— Start of Dataset extract —

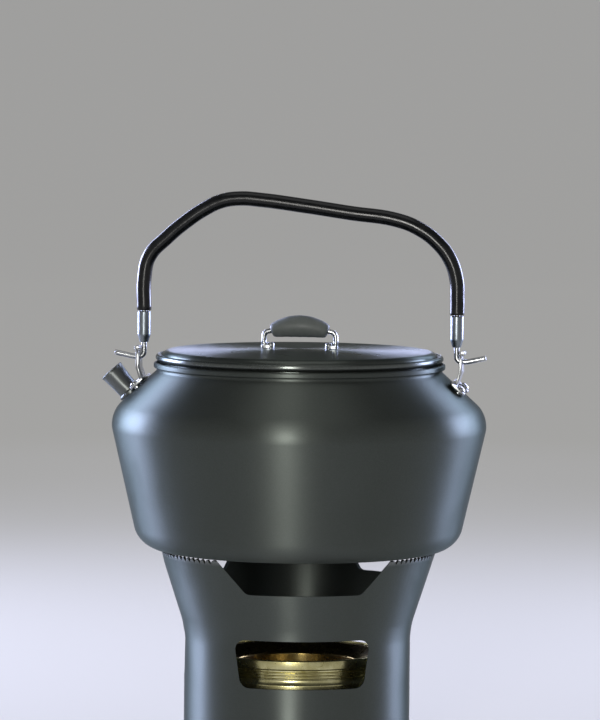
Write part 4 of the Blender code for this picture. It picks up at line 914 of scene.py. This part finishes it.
# turn is round from the camera, to the right, and rise is up, both as seen from the object
lamps = {
    "sideLeft": {"turn": -124, "rise": 9, "distance": 1000, "size": (560, 440), "power": 9.6,
                 "shade": "cad2ff", "spread": 110},
    "sideRight": {"turn": 124, "rise": 9, "distance": 1000, "size": (520, 440), "power": 5.8,
                  "shade": "cad2ff", "spread": 110},
    "front": {"turn": -8, "rise": 7, "distance": 1500, "size": (240, 500), "power": 1.5,
              "shade": "fffdf8", "spread": 80},
    "above": {"turn": 0, "rise": 86, "distance": 1900, "size": (1400, 1400), "power": 3.6,
              "shade": "ffffff", "spread": 180},
    "stripLeft": {"turn": -176.4, "rise": 6.5, "distance": 1500, "size": (60, 90), "power": 0.17,
                  "shade": "cad2ff", "spread": 180},
    "stripRight": {"turn": 176.4, "rise": 6.5, "distance": 1500, "size": (60, 90), "power": 0.17,
                   "shade": "cad2ff", "spread": 180},
    "rearLeft": {"turn": -150, "rise": 22, "distance": 1000, "size": (260, 380), "power": 2.6,
                 "shade": "cad2ff", "spread": 180},
    "rearRight": {"turn": 150, "rise": 22, "distance": 1000, "size": (260, 380), "power": 2.6,
                  "shade": "cad2ff", "spread": 180},
}


def wayTo(turn, rise):
    # unit vector from the object towards a lamp or the camera
    turn, rise = math.radians(look["azimuth"] + turn), math.radians(rise)
    return Vector((math.sin(turn) * math.cos(rise), -math.cos(turn) * math.cos(rise), math.sin(rise)))


def makeLamp(name, lamp):
    data = bpy.data.lights.new(name, "AREA")
    data.shape = "RECTANGLE"
    data.size, data.size_y = lamp["size"][0] * mm, lamp["size"][1] * mm
    data.energy = lamp["power"]
    data.spread = math.radians(lamp["spread"])
    data.color = toLinear(lamp["shade"])[:3]
    light = bpy.data.objects.new(name, data)
    away = wayTo(lamp["turn"], lamp["rise"])
    light.location = (Vector(look["aim"]) + away * lamp["distance"]) * mm
    light.rotation_euler = (-away).to_track_quat("-Z", "Y").to_euler()
    bpy.context.scene.collection.objects.link(light)


def makeCamera(shape):
    camera = bpy.data.objects.new("camera", bpy.data.cameras.new("camera"))
    camera.data.lens = shape["lens"]
    camera.data.sensor_width = 36
    camera.data.clip_end = 20
    back = wayTo(0, shape["elevation"])
    lean = Matrix.Rotation(math.radians(shape["roll"]), 3, "Z").to_quaternion()
    camera.location = (Vector(shape["aim"]) + back * shape["distance"]) * mm
    camera.rotation_euler = ((-back).to_track_quat("-Z", "Y") @ lean).to_euler()
    bpy.context.scene.collection.objects.link(camera)
    bpy.context.scene.camera = camera


for name, lamp in lamps.items():
    makeLamp(name, lamp)

world = bpy.data.worlds.new("studio")
world.use_nodes = True
world.node_tree.nodes["Background"].inputs["Color"].default_value = (1, 1, 1, 1)
world.node_tree.nodes["Background"].inputs["Strength"].default_value = studio["fillLevel"]
bpy.context.scene.world = world
bpy.context.scene.view_settings.view_transform = "Standard"

makeCamera(look)
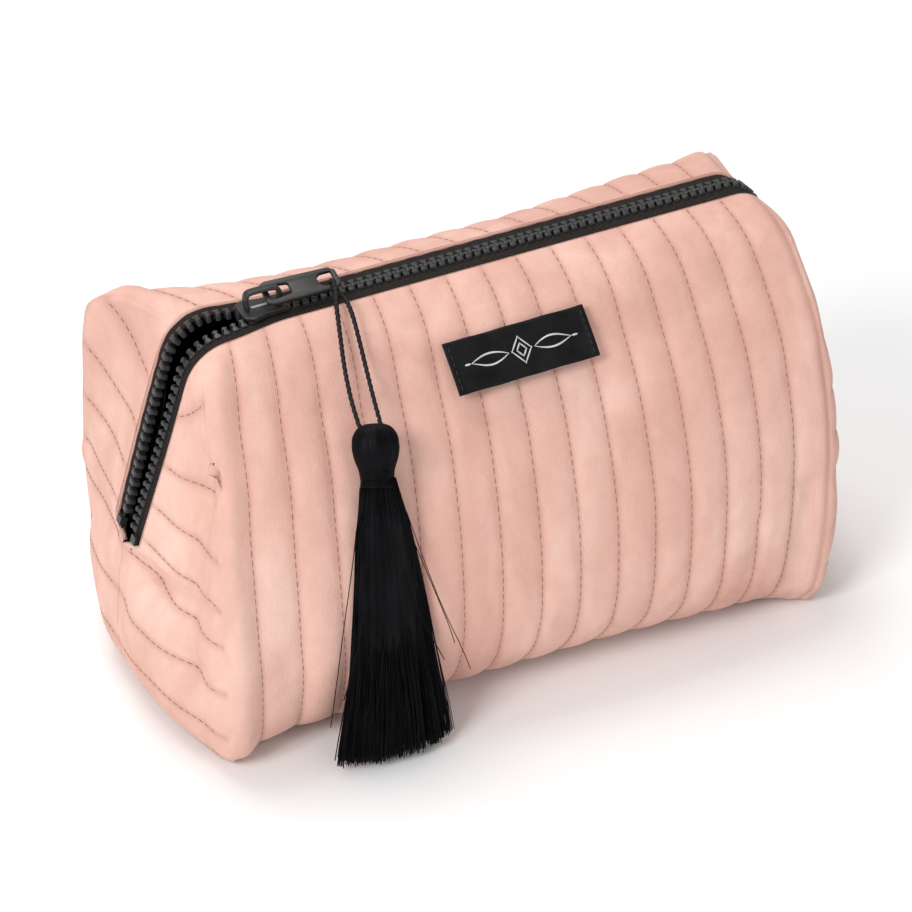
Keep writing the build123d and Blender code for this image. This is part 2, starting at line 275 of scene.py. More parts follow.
zip_xz, zip_run = bent_path(ZIP_CORNER_POINTS, ZIP_BENDS)
ZIP_LENGTH = float(zip_run[-1])
zip_way = np.gradient(zip_xz, zip_run, axis=0)
zip_way = zip_way / np.linalg.norm(zip_way, axis=1)[:, None]


def on_zip(run, lift=0.0):
    """x and z on the zip's middle line, or lifted off it, at a distance from its left end."""
    x, z = (np.interp(run, zip_run, zip_xz[:, k]) for k in (0, 1))
    tx, tz = (np.interp(run, zip_run, zip_way[:, k]) for k in (0, 1))
    size = np.hypot(tx, tz)
    return x - tz / size * lift, z + tx / size * lift


def flow(knots, values, at):
    """A smooth curve through a few chosen values."""
    k, p = np.array(knots, float), np.array(values, float)
    slope = np.gradient(p, k)
    i = np.clip(np.searchsorted(k, at, side="right") - 1, 0, len(k) - 2)
    span = k[i + 1] - k[i]
    t = (at - k[i]) / span
    return ((2 * t**3 - 3 * t**2 + 1) * p[i] + (t**3 - 2 * t**2 + t) * span * slope[i]
            + (3 * t**2 - 2 * t**3) * p[i + 1] + (t**3 - t**2) * span * slope[i + 1])


def unit(ways, least=0.0):
    """Rows of directions, each made one long."""
    return ways / (np.linalg.norm(ways, axis=-1, keepdims=True) + least)


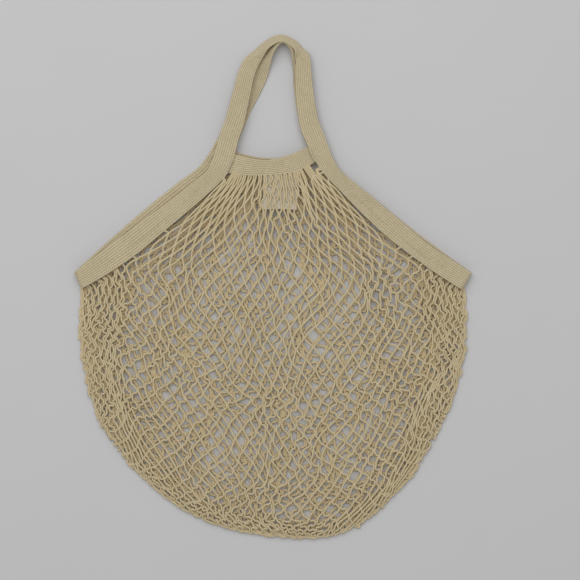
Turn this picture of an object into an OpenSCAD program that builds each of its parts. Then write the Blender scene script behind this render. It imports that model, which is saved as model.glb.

— End of Dataset extract —

* Exercise *
Sift the material for lines with the string "parts". Copy each one found.

* Answer for this exercise *
Keep writing the build123d and Blender code for this image. This is part 2, starting at line 275 of scene.py. More parts follow.
Turn this picture of an object into an OpenSCAD program that builds each of its parts. Then write the Blender scene script behind this render. It imports that model, which is saved as model.glb.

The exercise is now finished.